The Commissioner says:


The commonest mistake made by the white wellwishers in dealing with the Indian is the assumption that he is simply a white man with a red skin. The next commonest is the assumption that because he is a non-Caucasian he is to be classed indiscriminately with other non-Caucasians, like the negro, for instance. The truth is that the Indian has as distinct an individuality as any type of men who ever lived, and he will never be judged aright till we learn to measure him by his own standards, as we whites would wish to be measured if some more powerful race were to usurp dominion over us.

Suppose, a few centuries ago, an absolutely alien people like the Chinese had invaded our shores and driven the white colonists before them to districts more and more isolated, destroyed the industries on which they had always subsisted, and crowned all by disarming them and penning them on various tracts of land where they could be fed and clothed and cared for at no cost to themselves, to what condition would the white American of today have been reduced? In spite of their rigorous ancestry they would surely have lapsed into barbarism and become pauperized. No race on earth could overcome, with forces evolved from within themselves, the effect of such treatment. That our red brethren have not been wholly ruined by it, is the best proof we could ask for the sturdy traits of character inherent in them. But though not ruined, they have suffered serious deterioration, and the chief problem now before us is to prevent its going any further. To that end we must reckon with several facts.

First, little can be done to change the Indian who has already passed middle life. By virtue of that very quality of steadfastness which we admire in him, when well applied, he is likely to remain an Indian of the old school to the last. With the younger adults we can do something here and there, where we find one who is not too conservative; but our main hope lies with the youthful generation, who are still measurably plastic.

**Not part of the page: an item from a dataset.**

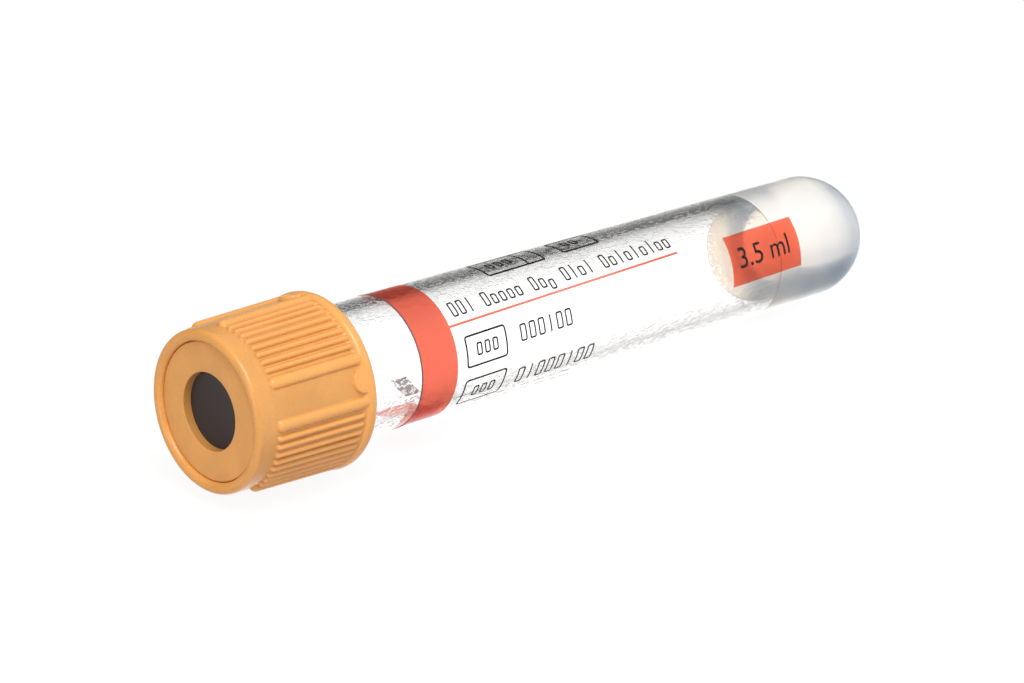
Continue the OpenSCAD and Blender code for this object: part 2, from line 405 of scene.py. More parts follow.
class Shader:
    """The nodes of a new material or world, written as expressions."""

    def __init__(self, name, world=False):
        library = bpy.data.worlds if world else bpy.data.materials
        self.owner = library.new(name)
        self.owner.use_nodes = True
        self.tree = self.owner.node_tree
        self.tree.nodes.clear()

    def node(self, kind, options=None, inputs=None, output=0):
        """Adds a node: its settings first, then the values or links of its inputs."""
        made = self.tree.nodes.new(kind)
        for key, value in (options or {}).items():
            setattr(made, key, value)
        pairs = inputs.items() if isinstance(inputs, dict) else enumerate(inputs or [])
        for key, value in pairs:
            if isinstance(value, Socket):
                self.tree.links.new(value.output, made.inputs[key])
            else:
                made.inputs[key].default_value = value
        return Socket(self, made.outputs[output]) if made.outputs else None

    def standing(self):
        """Millimetres in the tube's own frame: x to its uppermost side, z from its tip."""
        back = lie_matrix().inverted()
        turned = back.to_3x3() * MM
        angles = turned.to_euler()
        return self.node(
            "ShaderNodeMapping",
            {"vector_type": "POINT"},
            {
                "Vector": self.node("ShaderNodeTexCoord", output=OBJECT),
                "Location": back.translation,
                "Rotation": (angles.x, angles.y, angles.z),
                "Scale": (1 / MM, 1 / MM, 1 / MM),
            },
        )

    def split(self, vector):
        """The x, y and z of a vector."""
        first = self.node("ShaderNodeSeparateXYZ", {}, [vector])
        outputs = first.output.node.outputs
        return [Socket(self, outputs[i]) for i in range(3)]

    def from_axis(self, x, y):
        """Distance from the tube's axis."""
        return (x * x + y * y).maths("SQRT")

    def noise(self, vector, scale, detail=2.0, roughness=0.5):
        """Noise from 0 to 1; the scale is in waves to a millimetre."""
        return self.node(
            "ShaderNodeTexNoise",
            {},
            {"Vector": vector, "Scale": scale, "Detail": detail, "Roughness": roughness},
        )

    def mix(self, share, low, high):
        """Mixes two colours."""
        return self.node(
            "ShaderNodeMix", {"data_type": "RGBA"}, {0: share, 6: low, 7: high}, output=2
        )

    def bump(self, height, strength, distance):
        """A bumped normal; the distance is in metres."""
        return self.node(
            "ShaderNodeBump", {}, {"Height": height, "Strength": strength, "Distance": distance}
        )

    def principled(self, **inputs):
        """A Principled BSDF, with its sockets' names in lower case."""
        values = {key.replace("_", " ").title(): value for key, value in inputs.items()}
        values["IOR"] = values.pop("Ior", 1.5)
        return self.node("ShaderNodeBsdfPrincipled", {}, values)

    def blend(self, share, low, high):
        """Mixes two shaders."""
        return self.node("ShaderNodeMixShader", {}, [share, low, high])

    def front(self):
        """1 on the side that a face points to and 0 behind it."""
        return 1 - self.node("ShaderNodeNewGeometry", output=BACKFACING)

    def lamps_pass(self, surface, tint=(1.0, 1.0, 1.0, 1.0)):
        """Lets light from lamps through to what is behind the surface."""
        to_lamp = self.node("ShaderNodeLightPath", output=SHADOW_RAY)
        clear = self.node("ShaderNodeBsdfTransparent", {}, [tint])
        return self.blend(to_lamp, surface, clear)

    def finish(self, surface, kind="ShaderNodeOutputMaterial"):
        """Adds the output node and gives the finished material or world."""
        self.node(kind, {}, {"Surface": surface})
        return self.owner


def rgba(value):
    """An opaque colour for a socket."""
    return (*value, 1.0)


def grey(level):
    """An opaque grey."""
    return (level, level, level, 1.0)


def tinted(value, factor):
    """A lighter or darker version of a colour."""
    return tuple(min(1.0, channel * factor) for channel in value)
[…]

The thoughtless make sport of the Indian's love of personal adornment, forgetting that nature has given him an artistic instinct of which this is merely the natural expression. What harm does it do him that he likes a red kerchief around his neck, or feels a thrill of pride in the silver buckle on his belt? Does not the banker in the midst of civilization wear a scarf pin and a watch chain, and fasten his linen cuffs with links of gold? The highest of us is none the worse for the love of what is bright and pleasant to the eye. Our duty is plainly not to strangle the Indian's artistic craving, but to direct it into a channel where its satisfaction will bear the best fruit for himself and the world.